# returning shoes without box



## Eve1

Hi,
I just bought shoes for my daughter and when we got home we realised we didn't get the right shoe. She is complaining about them and I know she won't wear them. 
I rang the shop immediately and asked could I return them. I am not looking for a refund just to exchange. They told me I couldn't because I didn't take the box and they had emptied the bin.
They told me it would be like returning clothes without tags.

Is this correct? Can you not return unworn shoes without a box?

thanks
Eve1


----------



## samanthajane

No of course not, the box is the best thing about getting new shoes.....it's too keep them dry where your wearing them. It's the new fashion to keep the box over the shoes!!!

What a stupid reason not to be able to return shoes. I doubt someone who was buying the shoes after you would insisted on the correct box ( thats if they even noticed ) 

I doubt even the staff would know the difference. Yes i know they have the style and size of the show written on the box but is it a huge thing to just put a label over the box and write on it. Surely thats what they would do if a label was damaged. 

I'd go back into the shop and speak to them. It's going to be the same size shoe just a different style, go to buy those shoes put the old ones in that box then ask to exchange them.
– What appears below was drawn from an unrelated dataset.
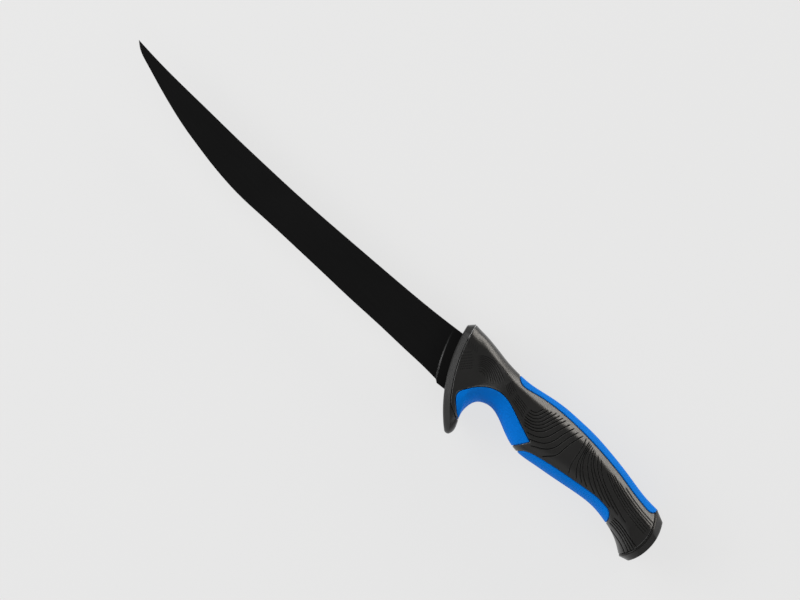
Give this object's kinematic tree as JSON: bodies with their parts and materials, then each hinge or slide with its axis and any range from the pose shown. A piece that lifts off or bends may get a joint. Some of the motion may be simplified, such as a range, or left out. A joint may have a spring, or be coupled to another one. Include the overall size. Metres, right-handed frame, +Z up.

That way you get the shoes you want and the shop gets to keep hold of it's precious boxes that they just throw in the bin!


----------



## mathepac

Eve1 said:


> ... I just bought shoes for my daughter and when we got home we realised we didn't get the right shoe. She is complaining about them and I know she won't wear them ...


If there is nothing wrong with the shoes other than your daughter whinging about them, the shop is not obliged to exchange them. The box excuse is just downright nonsense.


----------



## Sue Ellen

I've occasionally heard some branches of Clarks mention that they would like you to return the shoes in the box.  They are franchises so this rule differs (I think) from one store to another.  As their receipts state 28 day returns  policy I'm sure they are open to exceptions to the box rule.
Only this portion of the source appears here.